[Start]
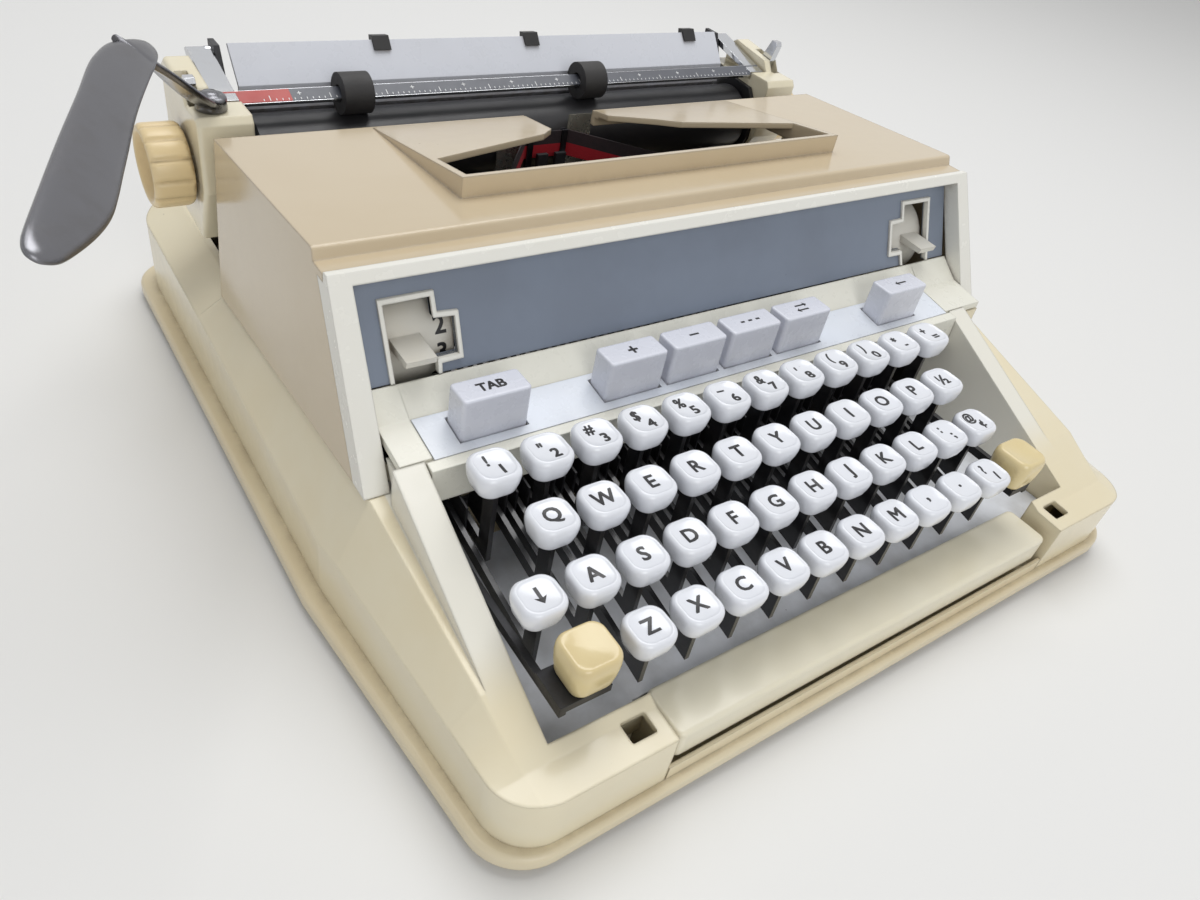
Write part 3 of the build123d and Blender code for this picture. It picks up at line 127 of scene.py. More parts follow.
dome_light = 0.5
world = bpy.data.worlds.new("pale_dome")
bpy.context.scene.world = world
world.use_nodes = True
dome = world.node_tree
dome.nodes.clear()
rays = dome.nodes.new("ShaderNodeLightPath")
seen = dome.nodes.new("ShaderNodeMath")
seen.operation = "MAXIMUM"
mirrored = dome.nodes.new("ShaderNodeMath")
mirrored.operation = "MAXIMUM"
dome.links.new(rays.outputs["Is Camera Ray"], seen.inputs[0])
dome.links.new(rays.outputs["Is Glossy Ray"], seen.inputs[1])
dome.links.new(seen.outputs[0], mirrored.inputs[0])
dome.links.new(rays.outputs["Is Transmission Ray"], mirrored.inputs[1])
strength = dome.nodes.new("ShaderNodeMapRange")
strength.inputs["To Min"].default_value = dome_light
strength.inputs["To Max"].default_value = 1.0
dome.links.new(mirrored.outputs[0], strength.inputs["Value"])
background = dome.nodes.new("ShaderNodeBackground")
dome.links.new(strength.outputs[0], background.inputs["Strength"])
dome_out = dome.nodes.new("ShaderNodeOutputWorld")
dome.links.new(background.outputs[0], dome_out.inputs["Surface"])


def lamp(name, place, aim, size, power):
    """One square area lamp that looks at a point."""
    data = bpy.data.lights.new(name, "AREA")
    data.size = size
    data.energy = power
    made = bpy.data.objects.new(name, data)
    made.location = place
    made.rotation_euler = (Vector(aim) - Vector(place)).to_track_quat("-Z", "Y").to_euler()
    bpy.context.scene.collection.objects.link(made)


aim = at(0, 0, 60)
lamp("overhead", at(250, 350, 1500), aim, 1.1, 14.0)
lamp("window", at(-350, -1500, 850), aim, 0.9, 7.5)
bpy.context.scene.view_settings.view_transform = "Standard"

# %% [markdown]
# Colours are easiest to read as a painter mixes them, in steps of 0 to 255, so a small
# helper turns such a mix into the linear values that a shader wants.

# %% Colour helper


def linear(step):
    """One sRGB step from 0 to 255 as a linear value."""
    part = step / 255
    return part / 12.92 if part <= 0.04045 else ((part + 0.055) / 1.055) ** 2.4


def tint(red, green, blue):
    """A colour written in sRGB steps, as a linear colour with full alpha."""
    return (linear(red), linear(green), linear(blue), 1.0)


print("mid grey is", [round(v, 3) for v in tint(128, 128, 128)])

# %% [markdown]
# Finishes repeat two effects: a moulded or painted skin that has yellowed in patches and
# carries specks and brown crevice dirt mixed with painted shade, and metal with drawn lines.
# Each effect is a node group with named sockets, so that one good recipe serves many pieces.
# These helpers keep the recipes short: they make a node and wire its inputs, mix and ease
# values, and open a group.

# %% Node helpers


def node(tree, kind, inputs=None, **settings):
    """Make a node; inputs may be values or other nodes' sockets."""
    made = tree.nodes.new(kind)
    for name, value in settings.items():
        setattr(made, name, value)
    for name, value in (inputs or {}).items():
        if isinstance(value, bpy.types.NodeSocket):
            tree.links.new(value, made.inputs[name])
        else:
            made.inputs[name].default_value = value
    return made


def blend_colour(tree, factor, first, second):
    """Mix two colours by a factor and give the socket of the result."""
    mix = node(tree, "ShaderNodeMix", data_type="RGBA")
    for index, value in ((0, factor), (6, first), (7, second)):
        if isinstance(value, bpy.types.NodeSocket):
            tree.links.new(value, mix.inputs[index])
        else:
            mix.inputs[index].default_value = value
    return mix.outputs[2]


def step(tree, value, low, high, start=0.0, end=1.0):
    """Ease a value from start to end as it goes from low to high."""
    ease = node(tree, "ShaderNodeMapRange", {
        "Value": value, "From Min": low, "From Max": high, "To Min": start, "To Max": end,
    }, interpolation_type="SMOOTHSTEP")
    return ease.outputs[0]


def times(tree, first, second, how="MULTIPLY"):
    """Combine two values by one arithmetic step."""
    return node(tree, "ShaderNodeMath", {0: first, 1: second}, operation=how).outputs[0]


def open_group(name, inputs, outputs):
    """A new node group with the named sockets; gives the tree and its two end nodes."""
    tree = bpy.data.node_groups.new(name, "ShaderNodeTree")
    for kind, sockets in (("INPUT", inputs), ("OUTPUT", outputs)):
        for socket, value in sockets.items():
            shape = "NodeSocketColor" if isinstance(value, tuple) else "NodeSocketFloat"
            made = tree.interface.new_socket(name=socket, in_out=kind, socket_type=shape)
            if kind == "INPUT":
                made.default_value = value
    return tree, tree.nodes.new("NodeGroupInput"), tree.nodes.new("NodeGroupOutput")


white = (1.0, 1.0, 1.0, 1.0)
print("node helpers ready")

# %% [markdown]
# Old moulded plastic is never one colour. Light and heat yellow it in wide soft patches,
# tiny black specks sit in the moulding, and the corners are darkened towards a brown that is
# partly dirt and partly painted shade. Patches come from a broad noise, specks from the cell
# centres of a Voronoi pattern thinned out by a second noise, and the darkened corners from
# ambient occlusion, which measures how closed in a point is: where little light reaches, the
# shade is painted into the colour. A fine noise gives the grain of the mould.

# %% Aged moulding group
patch_edge = (0.36, 0.66)
corner_edge = (0.35, 0.85)
smear_edge = (0.2, 0.7)
speck_share = (0.68, 0.7)
speck_edge = (0.03, 0.06)
speck_colour = tint(60, 46, 34)
wiped_range = (0.3, 0.75, -0.02, 0.05)
corner_dulls = 0.4
moulding, socket_in, socket_out = open_group(
    "aged_moulding",
    {"Base": white, "Aged": white, "Dirt And Shade": white, "Patch Scale": 14.0, "Patch Amount": 0.6,
     "Specks": 0.5, "Crevice": 0.5, "Roughness": 0.3, "Grain": 1.0},
    {"Color": white, "Roughness": 0.0, "Height": 0.0},
)
place = node(moulding, "ShaderNodeTexCoord").outputs["Object"]
broad = node(moulding, "ShaderNodeTexNoise", {
    "Vector": place, "Scale": socket_in.outputs["Patch Scale"], "Detail": 4.0, "Roughness": 0.6,
}).outputs[0]
patch = times(moulding, step(moulding, broad, *patch_edge), socket_in.outputs["Patch Amount"])
colour = blend_colour(moulding, patch, socket_in.outputs["Base"], socket_in.outputs["Aged"])
# Ambient occlusion finds closed-in points; below it masks painted shade mixed with dirt.
closed = node(moulding, "ShaderNodeAmbientOcclusion", {"Distance": 0.006}, samples=4).outputs["AO"]
smear = node(moulding, "ShaderNodeTexNoise", {
    "Vector": place, "Scale": 160.0, "Detail": 3.0, "Roughness": 0.6,
}).outputs[0]
corner = times(
    moulding, step(moulding, closed, *corner_edge, 1.0, 0.0), socket_in.outputs["Crevice"],
)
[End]
**TASK:** Reproduce each line of the material above precisely.

**SOLUTION TO THIS TASK:**
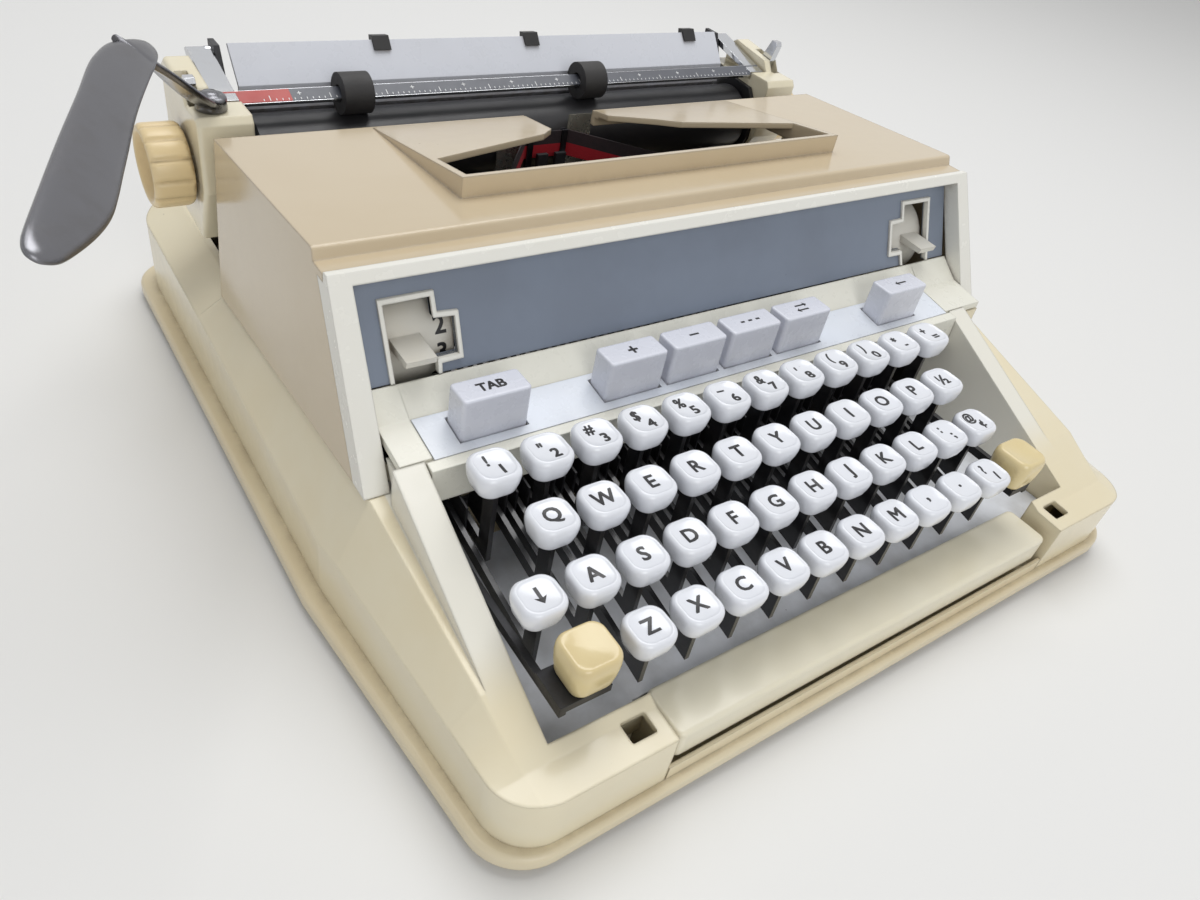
Write part 3 of the build123d and Blender code for this picture. It picks up at line 127 of scene.py. More parts follow.
dome_light = 0.5
world = bpy.data.worlds.new("pale_dome")
bpy.context.scene.world = world
world.use_nodes = True
dome = world.node_tree
dome.nodes.clear()
rays = dome.nodes.new("ShaderNodeLightPath")
seen = dome.nodes.new("ShaderNodeMath")
seen.operation = "MAXIMUM"
mirrored = dome.nodes.new("ShaderNodeMath")
mirrored.operation = "MAXIMUM"
dome.links.new(rays.outputs["Is Camera Ray"], seen.inputs[0])
dome.links.new(rays.outputs["Is Glossy Ray"], seen.inputs[1])
dome.links.new(seen.outputs[0], mirrored.inputs[0])
dome.links.new(rays.outputs["Is Transmission Ray"], mirrored.inputs[1])
strength = dome.nodes.new("ShaderNodeMapRange")
strength.inputs["To Min"].default_value = dome_light
strength.inputs["To Max"].default_value = 1.0
dome.links.new(mirrored.outputs[0], strength.inputs["Value"])
background = dome.nodes.new("ShaderNodeBackground")
dome.links.new(strength.outputs[0], background.inputs["Strength"])
dome_out = dome.nodes.new("ShaderNodeOutputWorld")
dome.links.new(background.outputs[0], dome_out.inputs["Surface"])


def lamp(name, place, aim, size, power):
    """One square area lamp that looks at a point."""
    data = bpy.data.lights.new(name, "AREA")
    data.size = size
    data.energy = power
    made = bpy.data.objects.new(name, data)
    made.location = place
    made.rotation_euler = (Vector(aim) - Vector(place)).to_track_quat("-Z", "Y").to_euler()
    bpy.context.scene.collection.objects.link(made)


aim = at(0, 0, 60)
lamp("overhead", at(250, 350, 1500), aim, 1.1, 14.0)
lamp("window", at(-350, -1500, 850), aim, 0.9, 7.5)
bpy.context.scene.view_settings.view_transform = "Standard"

# %% [markdown]
# Colours are easiest to read as a painter mixes them, in steps of 0 to 255, so a small
# helper turns such a mix into the linear values that a shader wants.

# %% Colour helper


def linear(step):
    """One sRGB step from 0 to 255 as a linear value."""
    part = step / 255
    return part / 12.92 if part <= 0.04045 else ((part + 0.055) / 1.055) ** 2.4


def tint(red, green, blue):
    """A colour written in sRGB steps, as a linear colour with full alpha."""
    return (linear(red), linear(green), linear(blue), 1.0)


print("mid grey is", [round(v, 3) for v in tint(128, 128, 128)])

# %% [markdown]
# Finishes repeat two effects: a moulded or painted skin that has yellowed in patches and
# carries specks and brown crevice dirt mixed with painted shade, and metal with drawn lines.
# Each effect is a node group with named sockets, so that one good recipe serves many pieces.
# These helpers keep the recipes short: they make a node and wire its inputs, mix and ease
# values, and open a group.

# %% Node helpers


def node(tree, kind, inputs=None, **settings):
    """Make a node; inputs may be values or other nodes' sockets."""
    made = tree.nodes.new(kind)
    for name, value in settings.items():
        setattr(made, name, value)
    for name, value in (inputs or {}).items():
        if isinstance(value, bpy.types.NodeSocket):
            tree.links.new(value, made.inputs[name])
        else:
            made.inputs[name].default_value = value
    return made


def blend_colour(tree, factor, first, second):
    """Mix two colours by a factor and give the socket of the result."""
    mix = node(tree, "ShaderNodeMix", data_type="RGBA")
    for index, value in ((0, factor), (6, first), (7, second)):
        if isinstance(value, bpy.types.NodeSocket):
            tree.links.new(value, mix.inputs[index])
        else:
            mix.inputs[index].default_value = value
    return mix.outputs[2]


def step(tree, value, low, high, start=0.0, end=1.0):
    """Ease a value from start to end as it goes from low to high."""
    ease = node(tree, "ShaderNodeMapRange", {
        "Value": value, "From Min": low, "From Max": high, "To Min": start, "To Max": end,
    }, interpolation_type="SMOOTHSTEP")
    return ease.outputs[0]


def times(tree, first, second, how="MULTIPLY"):
    """Combine two values by one arithmetic step."""
    return node(tree, "ShaderNodeMath", {0: first, 1: second}, operation=how).outputs[0]


def open_group(name, inputs, outputs):
    """A new node group with the named sockets; gives the tree and its two end nodes."""
    tree = bpy.data.node_groups.new(name, "ShaderNodeTree")
    for kind, sockets in (("INPUT", inputs), ("OUTPUT", outputs)):
        for socket, value in sockets.items():
            shape = "NodeSocketColor" if isinstance(value, tuple) else "NodeSocketFloat"
            made = tree.interface.new_socket(name=socket, in_out=kind, socket_type=shape)
            if kind == "INPUT":
                made.default_value = value
    return tree, tree.nodes.new("NodeGroupInput"), tree.nodes.new("NodeGroupOutput")


white = (1.0, 1.0, 1.0, 1.0)
print("node helpers ready")

# %% [markdown]
# Old moulded plastic is never one colour. Light and heat yellow it in wide soft patches,
# tiny black specks sit in the moulding, and the corners are darkened towards a brown that is
# partly dirt and partly painted shade. Patches come from a broad noise, specks from the cell
# centres of a Voronoi pattern thinned out by a second noise, and the darkened corners from
# ambient occlusion, which measures how closed in a point is: where little light reaches, the
# shade is painted into the colour. A fine noise gives the grain of the mould.

# %% Aged moulding group
patch_edge = (0.36, 0.66)
corner_edge = (0.35, 0.85)
smear_edge = (0.2, 0.7)
speck_share = (0.68, 0.7)
speck_edge = (0.03, 0.06)
speck_colour = tint(60, 46, 34)
wiped_range = (0.3, 0.75, -0.02, 0.05)
corner_dulls = 0.4
moulding, socket_in, socket_out = open_group(
    "aged_moulding",
    {"Base": white, "Aged": white, "Dirt And Shade": white, "Patch Scale": 14.0, "Patch Amount": 0.6,
     "Specks": 0.5, "Crevice": 0.5, "Roughness": 0.3, "Grain": 1.0},
    {"Color": white, "Roughness": 0.0, "Height": 0.0},
)
place = node(moulding, "ShaderNodeTexCoord").outputs["Object"]
broad = node(moulding, "ShaderNodeTexNoise", {
    "Vector": place, "Scale": socket_in.outputs["Patch Scale"], "Detail": 4.0, "Roughness": 0.6,
}).outputs[0]
patch = times(moulding, step(moulding, broad, *patch_edge), socket_in.outputs["Patch Amount"])
colour = blend_colour(moulding, patch, socket_in.outputs["Base"], socket_in.outputs["Aged"])
# Ambient occlusion finds closed-in points; below it masks painted shade mixed with dirt.
closed = node(moulding, "ShaderNodeAmbientOcclusion", {"Distance": 0.006}, samples=4).outputs["AO"]
smear = node(moulding, "ShaderNodeTexNoise", {
    "Vector": place, "Scale": 160.0, "Detail": 3.0, "Roughness": 0.6,
}).outputs[0]
corner = times(
    moulding, step(moulding, closed, *corner_edge, 1.0, 0.0), socket_in.outputs["Crevice"],
)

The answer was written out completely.